Sunday 21 July 2019

The next Neil Armstrong may be Chinese as race to moon intensifies

Fifty years after Neil Armstrong took his one small step, there’s a renewed race to put human beings back on the moon? — and the next one to land there may send greetings back to Earth in Chinese.
China, which didn’t have a space exploration programme when Apollo 11 landed in the Sea of Tranquility on July 20, 1969, is planning a series of missions to match that achievement. China could have its own astronauts walking on the moon’s surface and working in a research station at its south pole
sometime in the 2030s.
On the way there, they may stop over at a space station scheduled for assembly starting next year.
Those ambitions trouble President Donald Trump’s administration, which is locked in trade and technology-transfer disputes with China that raise fears of a new Cold War like the one between the US and the Soviet Union that spawned the Apollo programme in the 1960s. With the US-China rivalry extending into the cosmos, Trump wants to create a military branch called the Space Force and accelerate NASA’s timetable for returning to the moon.
“Make no mistake about it: We’re in a space race today, just as we were in the 1960s, and the stakes are even higher,” US Vice President Mike Pence said in March.
Chinese officials are just as emphatic about the importance of the space program to their national identity. A moon shot is intended to open the heavens for more-distant missions as China strives to be a dominant space power by the time the Communist Party celebrates its centennial anniversary of rule in 2049.
“I wouldn’t be at all surprised if the next voice from the moon is speaking Mandarin,” said Joan Johnson-Freese, a professor and space-policy expert at the US Naval War College in Newport, Rhode Island.
China already is a galactic pioneer after landing the first probe on the far side of the moon in January. It’s plotting lunar missions to bring back crust samples, and it intends to send a probe to Mars by next year.
When Armstrong and Buzz Aldrin walked on the lunar surface, they fulfilled President John F Kennedy’s 1961 call to put an American on the moon by the end of that decade.
Trump wants US boots back there by 2024, shaving four years off the previous timetable and empowering NASA to use contractors such as Elon Musk’s Space Exploration Technologies and Jeff Bezos’s Blue Origin to make it happen.

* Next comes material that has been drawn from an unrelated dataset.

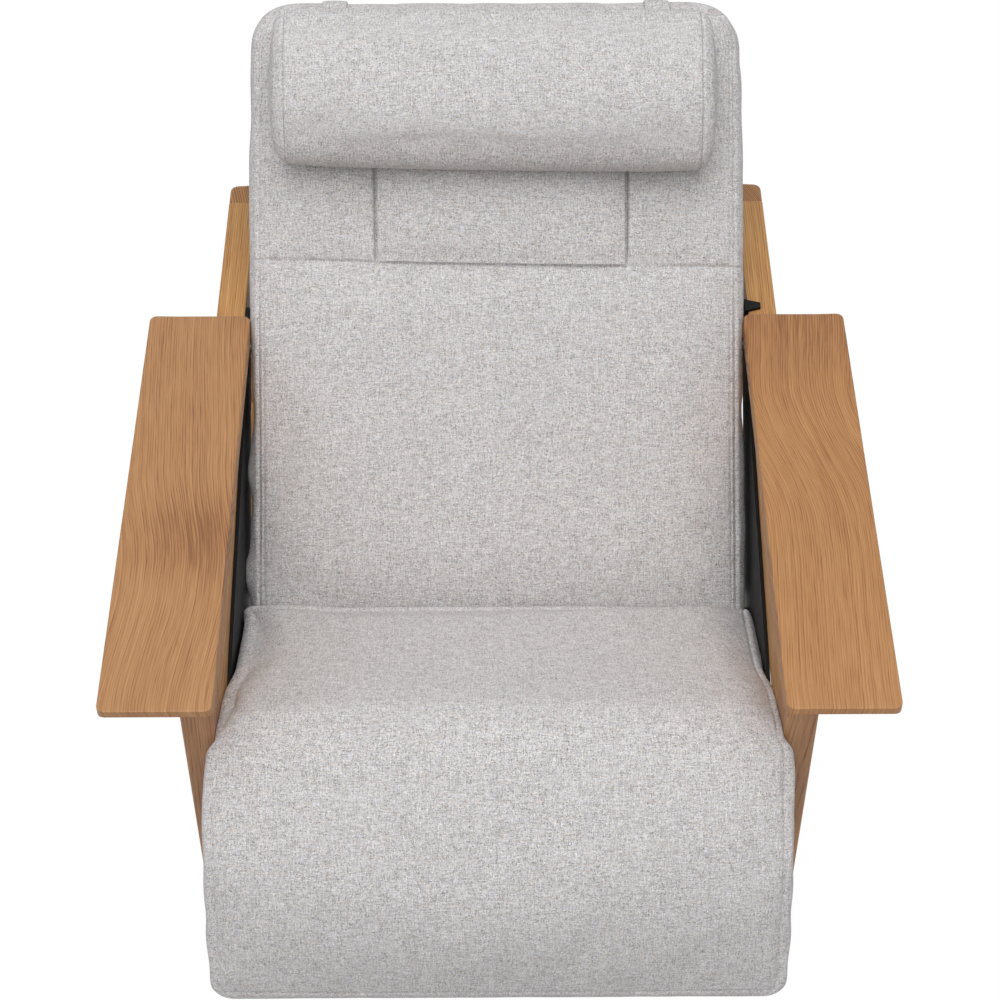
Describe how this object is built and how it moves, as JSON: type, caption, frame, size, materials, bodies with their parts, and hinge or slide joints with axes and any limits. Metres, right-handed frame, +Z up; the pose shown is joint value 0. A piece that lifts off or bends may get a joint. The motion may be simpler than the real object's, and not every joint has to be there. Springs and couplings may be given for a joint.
{
  "type": "massage chair",
  "caption": "Reclining massage lounge chair with flat wooden armrests, wooden side frames, fabric seat, back, head pillow and a tilting leg rest.",
  "frame": {"origin": "on the floor, under the centre of the chair's overall width and depth in the reclined rest pose", "axes": "+X towards the right as seen by someone facing the chair, +Y towards the back of the chair, +Z up; the sitter faces -Y"},
  "size_m": [0.73, 0.9492, 0.7988],
  "materials": {
    "oak": "satin oiled oak, straight to wavy grain",
    "upholstery": "light grey melange woven upholstery fabric",
    "plywood": "plain birch plywood",
    "black_steel": "black powder coat",
    "bare_steel": "zinc plated steel",
    "black_plastic": "fine textured moulding",
    "head_rubber": "soft moulded rubber",
    "strap_webbing": "flat strap in the cover fabric",
    "felt": "dense black felt",
    "nylon": "natural nylon"
  },
  "bodies": {
    "frame": {"armrest_left": "oak", "armrest_right": "oak", "front_leg_left": "oak", "front_leg_right": "oak", "rear_leg_left": "oak", "rear_leg_right": "oak", "top_rail_left": "oak", "top_rail_right": "oak", "lower_rail_left": "oak", "lower_rail_right": "oak", "front_cross_rail": "oak", "rear_cross_rail": "oak", "wood_dowels": "plywood", "foot_glides": "felt", "side_plate_left": "black_steel", "side_plate_right": "black_steel", "cross_tubes": "black_steel", "plate_bolts": "bare_steel", "pivot_pins": "bare_steel", "seat_board": "plywood", "seat_cushion": "upholstery", "control_box": "black_plastic", "power_inlet": "black_plastic", "leg_rest_motor": "black_plastic", "recline_actuator": "black_steel"},
    "backrest": {"recline_lever": "black_steel", "back_rail_left": "black_steel", "back_rail_right": "black_steel", "back_cross_bars": "black_steel", "back_panel": "black_plastic", "back_side_cover_left": "upholstery", "back_side_cover_right": "upholstery", "back_top_cover": "upholstery", "back_cushion": "upholstery", "shoulder_flap": "upholstery", "pillow_straps": "strap_webbing", "guide_rail_left": "bare_steel", "guide_rail_right": "bare_steel", "screw_bearings": "black_steel", "screw_motor": "black_plastic"},
    "pillow": {"head_pillow": "upholstery"},
    "screw": {"lead_screw": "bare_steel"},
    "carriage": {"carriage_plate": "bare_steel", "carriage_shoes": "nylon", "screw_nut": "black_plastic", "gear_case": "black_plastic", "knead_motor": "bare_steel", "tap_motor": "bare_steel"},
    "kneader": {"knead_shaft": "bare_steel"},
    "arm_left": {"massage_arm_left": "black_steel"},
    "arm_right": {"massage_arm_right": "black_steel"},
    "wheel_upper_left": {"upper_head_left": "head_rubber"},
    "wheel_upper_right": {"upper_head_right": "head_rubber"},
    "wheel_lower_left": {"lower_head_left": "head_rubber"},
    "wheel_lower_right": {"lower_head_right": "head_rubber"},
    "recline_ram": {"recline_rod": "bare_steel"},
    "leg_rest": {"leg_rest_arms": "black_steel", "leg_rest_board": "plywood", "leg_rest_cushion": "upholstery"}
  },
  "joints": [
    {"name": "recline", "type": "hinge", "parent": "frame", "child": "backrest", "pos_m": [0, -0.04351, 0.285], "axis": [-1, 0, 0], "range_deg": [-14, 14]},
    {"name": "ram_stroke", "type": "slide", "parent": "frame", "child": "recline_ram", "axis": [0, -1, 0], "range_m": [-0.018, 0.018]},
    {"name": "leg_rest_tilt", "type": "hinge", "parent": "frame", "child": "leg_rest", "pos_m": [0, -0.37851, 0.345], "axis": [-1, 0, 0], "range_deg": [-15, 60]},
    {"name": "pillow_height", "type": "slide", "parent": "backrest", "child": "pillow", "axis": [0, -0.7193, -0.6947], "range_m": [0, 0.06]},
    {"name": "carriage_travel", "type": "slide", "parent": "backrest", "child": "carriage", "axis": [0, 0.7193, 0.6947], "range_m": [-0.12, 0.12]},
    {"name": "screw_turn", "type": "hinge", "parent": "backrest", "child": "screw", "pos_m": [0, 0.20654, 0.45793], "axis": [0, 0.7193, 0.6947], "range_deg": [-2170, 2170]},
    {"name": "kneading_turn", "type": "hinge", "parent": "carriage", "child": "kneader", "pos_m": [0, 0.21046, 0.47979], "axis": [1, 0, 0], "continuous": true},
    {"name": "left_arm_rock", "type": "hinge", "parent": "carriage", "child": "arm_left", "pos_m": [-0.095, 0.21046, 0.47979], "axis": [1, 0, 0], "range_deg": [-8, 8]},
    {"name": "right_arm_rock", "type": "hinge", "parent": "carriage", "child": "arm_right", "pos_m": [0.095, 0.21046, 0.47979], "axis": [1, 0, 0], "range_deg": [-8, 8]},
    {"name": "upper_left_wheel_turn", "type": "hinge", "parent": "arm_left", "child": "wheel_upper_left", "pos_m": [-0.08, 0.23873, 0.52697], "axis": [1, 0, 0], "continuous": true},
    {"name": "upper_right_wheel_turn", "type": "hinge", "parent": "arm_right", "child": "wheel_upper_right", "pos_m": [0.08, 0.23873, 0.52697], "axis": [1, 0, 0], "continuous": true},
    {"name": "lower_left_wheel_turn", "type": "hinge", "parent": "arm_left", "child": "wheel_lower_left", "pos_m": [-0.08, 0.16232, 0.45318], "axis": [1, 0, 0], "continuous": true},
    {"name": "lower_right_wheel_turn", "type": "hinge", "parent": "arm_right", "child": "wheel_lower_right", "pos_m": [0.08, 0.16232, 0.45318], "axis": [1, 0, 0], "continuous": true}
  ],
  "couplings": [
    {"joint": "ram_stroke", "follows": "recline", "m_per_rad": 0.07},
    {"joint": "screw_turn", "follows": "carriage_travel", "rad_per_m": 314.16},
    {"joint": "right_arm_rock", "follows": "left_arm_rock", "ratio": -1}
  ]
}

The proposed landing at the lunar south pole — the same region China is eyeing for its research station — would be a precursor to a sustained presence by 2028. NASA’s current budget is $21.5 billion, and the Trump administration is seeking another $1.6 billion for the current fiscal year to fund its lunar return, a programme called Artemis. NASA will need billions of dollars more to meet the 2024 deadline.
“We’re building an architecture that enables us to go to the moon to stay for long periods of time with commercial partners and international partners,” NASA Administrator Jim Bridenstine said in a July 2 interview. “It’s my intent to make sure that we remain the preeminent spacefaring nation.”
NASA hasn’t had its own rockets for launching crews into orbit since the space shuttle programme ended in 2011, so it pays Russia more than $80 million a seat for rides to the International Space Station. The rocket that’s supposed to meet Pence’s new timeline — Boeing’s Space Launch System — is struggling with years of delays and billions of dollars in cost overruns. It won’t be ready for what was a planned June 2020 mission orbiting the moon.
Bridenstine stands behind the SLS, which has strong political support, and said it’s the only vehicle suitable for getting NASA back to the moon.
The agency will consider using commercial companies for a lunar lander and key aspects of the Lunar Gateway orbiting platform, which may help lower the estimated $20 billion-$30 billion price tag for a moon mission, he said in the interview.
Reusable rockets from Hawthorne, California-based SpaceX already are deploying satellites and resupplying the space station, and are contracted to ferry astronauts there.
Kent, Washington-based Blue Origin signed an agreement with NASA to develop commercial lunar-lander systems. Bezos unveiled the Blue Moon lander in May and said he hoped missions could commence by 2024.